Proposed budget cuts could negate lawmakers’ promise to expand health care for children

? State officials said Monday that the recent promise of legislators to expand health care coverage to thousands of children from working families could be broken under proposed budget cuts.

In addition, the proposed cuts may delay processing applications for medical assistance to such an extent that the state could run afoul of federal regulations.

“This is a little like funding the purchase of light bulbs for your house, but not the electricity to turn them on,” said Andy Allison, who is deputy director of the Kansas Health Policy Authority.

Allison was describing a situation where lawmakers have cut administrative expenses at KHPA by 10.6 percent and are proposing further cuts of administrative expenses of 2.5 percent under a Senate budget plan, and 5 percent under a House plan.

Under those committee proposals, “caseloads,” meaning those eligible for Medicaid, would be exempt from the cuts. Medicaid is a federal-state funded program that provides health coverage to low-income Kansans.

But the administrative cuts would hamper KHPA’s ability to provide those services, KHPA says.
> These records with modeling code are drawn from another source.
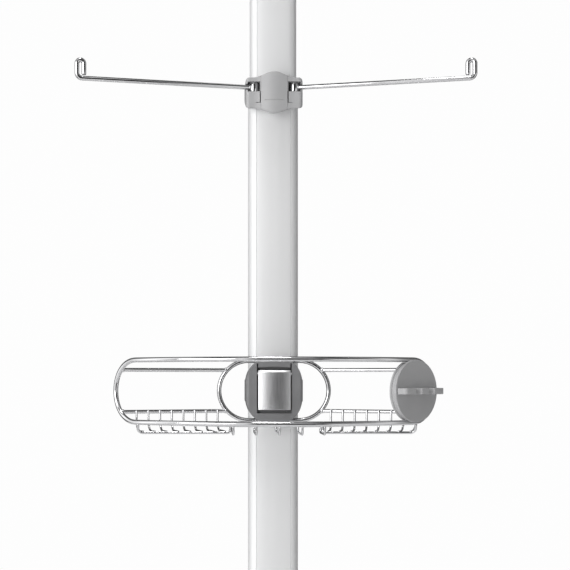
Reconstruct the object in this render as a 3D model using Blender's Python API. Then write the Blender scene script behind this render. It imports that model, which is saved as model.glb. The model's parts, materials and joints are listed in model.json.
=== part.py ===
"""Tension-pole shower caddy: a two-section telescoping pole that is wedged between floor and
ceiling, with a collar carrying two swinging towel arms and a wire basket on a sliding clamp.

Units are metres, +Z is up and the front of the caddy faces -Y. The origin is the centre of the
underside of the base pad. Every piece is one closed solid; pieces that touch keep a small gap.
"""
import math

import bmesh
import bpy
from mathutils import Vector

MM = 0.001
GAP = 0.3 * MM                       # clearance between two pieces that touch

# Housings of the collar and the basket clamp, which share one plan
HOUSING_HALF_WIDTH = 28.5 * MM
HOUSING_REAR = 17.0 * MM
FRONT_CORNER = 4.0 * MM              # plan radius of the front corners
REAR_CORNER = 7.0 * MM

# Pins and screws
PIN_RADIUS = 1.6 * MM
PIN_HOLE = 1.95 * MM
SCREW_RADIUS = 1.55 * MM
SCREW_HEAD = 3.0 * MM
SCREW_SEAT = 3.5 * MM                # radius of the counterbore round a screw's head

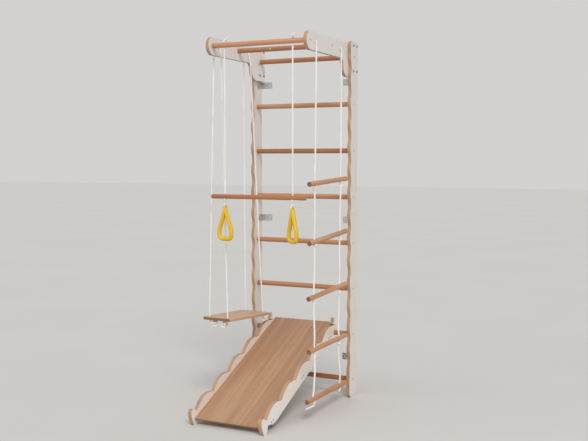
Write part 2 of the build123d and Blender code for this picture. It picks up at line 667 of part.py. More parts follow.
def rail_outline():
    last_share = (WAVE_END - CUSP_FIRST) / CUSP_PITCH - 4
    lobes = [[lobe_point(k, f * share) for f in LOBE_STATIONS]
             for k, share in enumerate((1, 1, 1, 1, last_share))]
    hook_start = (HOOK_START_Y, lower_edge(HOOK_START_Y))
    notch_front, notch_rear = RUNG_Y - HOOK_R, RUNG_Y + HOOK_R
    rung_z = RUNG_Z[6]
    edges = [
        Spline([lobes[0][0]] + FOOT_FRONT, tangents=[(-1, 0.3), (1, 0)]),
        Line(FOOT_FRONT[-1], FOOT_REAR[0]),
        Spline(FOOT_REAR, tangents=[(1, 0), (1, SLOPE)]),
        Line(SLIDE_ORIGIN, hook_start),
        ThreePointArc(hook_start, HOOK_NOSE_MID, (notch_front, HOOK_NOSE_Z)),
        Line((notch_front, HOOK_NOSE_Z), (notch_front, rung_z)),
        ThreePointArc((notch_front, rung_z), (RUNG_Y, rung_z + HOOK_R), (notch_rear, rung_z)),
        Line((notch_rear, rung_z), HOOK_LIP[0]),
        Spline(HOOK_LIP + [lobes[-1][-1]], tangents=[(1, 0.4), (-1, 0)]),
    ]
    return edges + [Spline(lobe[::-1]) for lobe in reversed(lobes)]


def slide_rail(x_low, x_high):
    """Slide rail: the long edges are rounded, the hook at the rung is left square."""
    plate = slab(rail_outline(), x_low, x_high)
    long_edges = [e for e in face_edges(plate, x_low, x_high)
                  if e.length > 60 and e.center().Y < -100]
    straight_edges = [e for e in long_edges if e.length > 500]
    # The cusps may defeat the fillet: then only the straight edges are rounded, or none.
    for edges in (long_edges, straight_edges):
        try:
            return fillet(edges, PLY_ROUND)
        except ValueError:
            continue
    return plate


def on_slope(y, height):
    """Point at a height square to the rails' lower edge, whose foot is at y on that edge."""
    return (y - height * math.sin(SLOPE_ANGLE), lower_edge(y) + height * math.cos(SLOPE_ANGLE))


def sloped_box(y_front, y_rear, low, high, gap):
    """Block on the slope that fills the width between the rails, less a gap at each side."""
    points = [on_slope(y_front, low), on_slope(y_rear, low),
              on_slope(y_rear, high), on_slope(y_front, high)]
    outline = [Line(points[i], points[(i + 1) % 4]) for i in range(4)]
    return slab(outline, RAIL_OUTER_X[-1] + PLY + gap, RAIL_OUTER_X[1] - PLY - gap)


def slide_board():
    y_front, y_rear = (y + BOARD_TOP * math.sin(SLOPE_ANGLE) for y in BOARD_Y)
    board = sloped_box(y_front, y_rear, BOARD_TOP - BOARD_T, BOARD_TOP, 0.2)
    return one(fillet(board.edges().filter_by(Axis.X), 2.0))


rails = {sign: slide_rail(*sorted((x, x - sign * PLY))) for sign, x in RAIL_OUTER_X.items()}
slide_screws = []
for name, batten_y in BATTEN_Y.items():
    batten = sloped_box(batten_y, batten_y + BATTEN_W, BATTEN_LOW, BATTEN_HIGH, 0.1)
    for sign, x in RAIL_OUTER_X.items():
        for share in (0.28, 0.72):
            y, z = on_slope(batten_y + share * BATTEN_W, (BATTEN_LOW + BATTEN_HIGH) / 2)
            hole = screw_hole(x, y, z, -sign, SLIDE_SCREW_L, radius=SLIDE_SCREW_R)
            batten = batten - hole
            rails[sign] = rails[sign] - hole
            slide_screws.append(screw(x, y, z, -sign, SLIDE_SCREW_L, radius=SLIDE_SCREW_R))
    pieces[f"slide_batten_{name}"] = one(batten)
pieces["slide_rail_left"] = one(rails[-1])
pieces["slide_rail_right"] = one(rails[1])
pieces["slide_board"] = slide_board()
pieces["slide_screws"] = group(slide_screws)

# ---------------------------------------------------------------- one file per piece
for name, shape in pieces.items():
    shape.label = name
    export_step(shape, f"parts/{name}.step")
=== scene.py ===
"""Children's climbing frame: plywood side panels and canopy arms, a slide, a swing, a trapeze
with rings and a rope ladder.

X runs across the frame with the swing on the left (-X) and the ladder on the right (+X).
Y runs from front (-Y) to rear (+Y), and Z is up from the floor. The scene is in metres.
The rope sections give their sizes and places in millimetres, turned to metres by MM.
"""
import bpy
import math
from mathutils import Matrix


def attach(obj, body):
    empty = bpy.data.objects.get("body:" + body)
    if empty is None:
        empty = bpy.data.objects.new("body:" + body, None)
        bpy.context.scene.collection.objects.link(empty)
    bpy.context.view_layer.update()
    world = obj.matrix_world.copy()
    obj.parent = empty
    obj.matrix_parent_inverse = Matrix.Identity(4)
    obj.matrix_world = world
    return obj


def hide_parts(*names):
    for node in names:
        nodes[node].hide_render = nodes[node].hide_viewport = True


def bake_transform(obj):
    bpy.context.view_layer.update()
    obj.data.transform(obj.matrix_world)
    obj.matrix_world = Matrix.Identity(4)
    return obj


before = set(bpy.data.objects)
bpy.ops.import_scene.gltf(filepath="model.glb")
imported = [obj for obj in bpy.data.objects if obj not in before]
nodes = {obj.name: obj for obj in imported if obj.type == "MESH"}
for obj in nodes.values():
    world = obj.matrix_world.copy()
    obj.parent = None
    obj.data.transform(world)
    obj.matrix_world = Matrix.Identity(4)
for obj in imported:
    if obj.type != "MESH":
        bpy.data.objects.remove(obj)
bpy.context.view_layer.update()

from fnmatch import fnmatchcase
from mathutils import Vector, Matrix, Euler

MM = 0.001
SLIDE_SLOPE = math.atan(0.417)
SEAT_PITCH = math.radians(-3.65)
SEAT_YAW = math.radians(-1.75)


# =============================================================== shader building
def rgba(colour):
    """A colour, or a number for a grey, as four channels. Sockets pass through."""
    if isinstance(colour, bpy.types.NodeSocket):
        return colour
    if isinstance(colour, (int, float)):
        colour = (colour,) * 3
    return (*colour, 1)


def tint(colour, factors):
    """The colour times one factor or one per channel, held at 1."""
    if isinstance(factors, float):
        factors = (factors,) * 3
    return tuple(min(1.0, v * f) for v, f in zip(colour, factors))


class Shader:
    """A material around one Principled surface, with short ways to add nodes."""

    def __init__(self, name):
        self.material = bpy.data.materials.new(name)
        self.material.use_nodes = True
        self.tree = self.material.node_tree
        self.tree.nodes.clear()
        output = self.node("ShaderNodeOutputMaterial")
        self.surface = self.node("ShaderNodeBsdfPrincipled")
        self.plug(output.inputs["Surface"], self.surface.outputs["BSDF"])
        self.coords = self.node("ShaderNodeTexCoord").outputs

    def plug(self, socket, value):
        """Link the value if it is a socket, otherwise set it."""
        if isinstance(value, bpy.types.NodeSocket):
            self.tree.links.new(value, socket)
        else:
            socket.default_value = value

    def node(self, kind, inputs=None, **settings):
        node = self.tree.nodes.new(kind)
        for key, value in settings.items():
            setattr(node, key, value)
        for key, value in (inputs or {}).items():
            self.plug(node.inputs[key], value)
        return node

    def set(self, inputs):
        """Set or link inputs of the Principled surface."""
        for key, value in inputs.items():
            self.plug(self.surface.inputs[key], value)

    def mapping(self, stretch=(1, 1, 1), shift=(0, 0, 0), tilt=0.0):
        """Object coordinates, turned back by tilt radians about X, then scaled."""
        source = self.coords["Object"]
        if tilt:
            turned = self.node("ShaderNodeMapping", {"Rotation": (-tilt, 0, 0), "Vector": source})
            source = turned.outputs["Vector"]
        inputs = {"Scale": stretch, "Location": shift, "Vector": source}
        return self.node("ShaderNodeMapping", inputs).outputs["Vector"]

    def noise(self, scale=1.0, detail=4.0, roughness=0.55, distortion=0.0, **placing):
        """Noise; the other arguments go to mapping."""
        inputs = {"Scale": scale, "Detail": detail, "Roughness": roughness,
                  "Distortion": distortion, "Vector": self.mapping(**placing)}
        return self.node("ShaderNodeTexNoise", inputs).outputs["Fac"]

    def ramp(self, factor, *stops):
        """Colour ramp; each stop is (position, colour or grey)."""
        node = self.node("ShaderNodeValToRGB", {"Fac": factor})
        elements = node.color_ramp.elements
        while len(elements) > 1:
            elements.remove(elements[-1])
        for i, (position, colour) in enumerate(stops):
            element = elements.new(position) if i else elements[0]
            element.position = position
            element.color = rgba(colour)
        return node.outputs["Color"]

    def math(self, operation, *values, clamp=False):
        inputs = dict(enumerate(values))
        node = self.node("ShaderNodeMath", inputs, operation=operation, use_clamp=clamp)
        return node.outputs[0]

    def add(self, first, second, clamp=False):
        return self.math("ADD", first, second, clamp=clamp)

    def subtract(self, first, second):
        return self.math("SUBTRACT", first, second)

    def multiply(self, first, second):
        return self.math("MULTIPLY", first, second)

    def swing(self, field, amount, middle=0.5):
        """The field measured from its middle, times amount."""
        return self.multiply(self.subtract(field, middle), amount)

    def mix(self, factor, first, second, blend="MIX"):
        """Blend two colours; inputs 6 and 7 and output 2 are the colour sockets."""
        inputs = {0: factor, 6: rgba(first), 7: rgba(second)}
        return self.node("ShaderNodeMix", inputs, data_type="RGBA", blend_type=blend).outputs[2]

    def bump(self, height, strength, distance):
        inputs = {"Strength": strength, "Distance": distance, "Height": height}
        self.set({"Normal": self.node("ShaderNodeBump", inputs).outputs["Normal"]})

    def part(self, source, axis):
        """One axis of the Object or Normal coordinates."""
        return self.node("ShaderNodeSeparateXYZ", {0: self.coords[source]}).outputs[axis]

    def facing(self, axis):
        """How squarely the surface faces along an axis, either way."""
        return self.math("ABSOLUTE", self.part("Normal", axis))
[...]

In response, KHPA plans to propose a 1 percent cut in the reimbursement rates paid to Medicaid services providers, such as doctors and other health care professionals.

The cuts could also fall on the State Children’s Health Insurance Program, which unlike Medicaid is not an entitlement. SCHIP is the program that provides low-cost coverage for children in families that earn too much for Medicaid but have trouble affording private insurance.

The House-proposed cut would probably cancel out an expansion of SCHIP that was approved only weeks ago, and was to provide health care coverage to some 8,000 children in working families, according to KHPA.

The proposed cuts come in response to a newly estimated $328 million revenue shortfall in the just-approved state budget for the fiscal year that starts July 1. Lawmakers return Wednesday for the wrap-up session to balance the 2010 budget.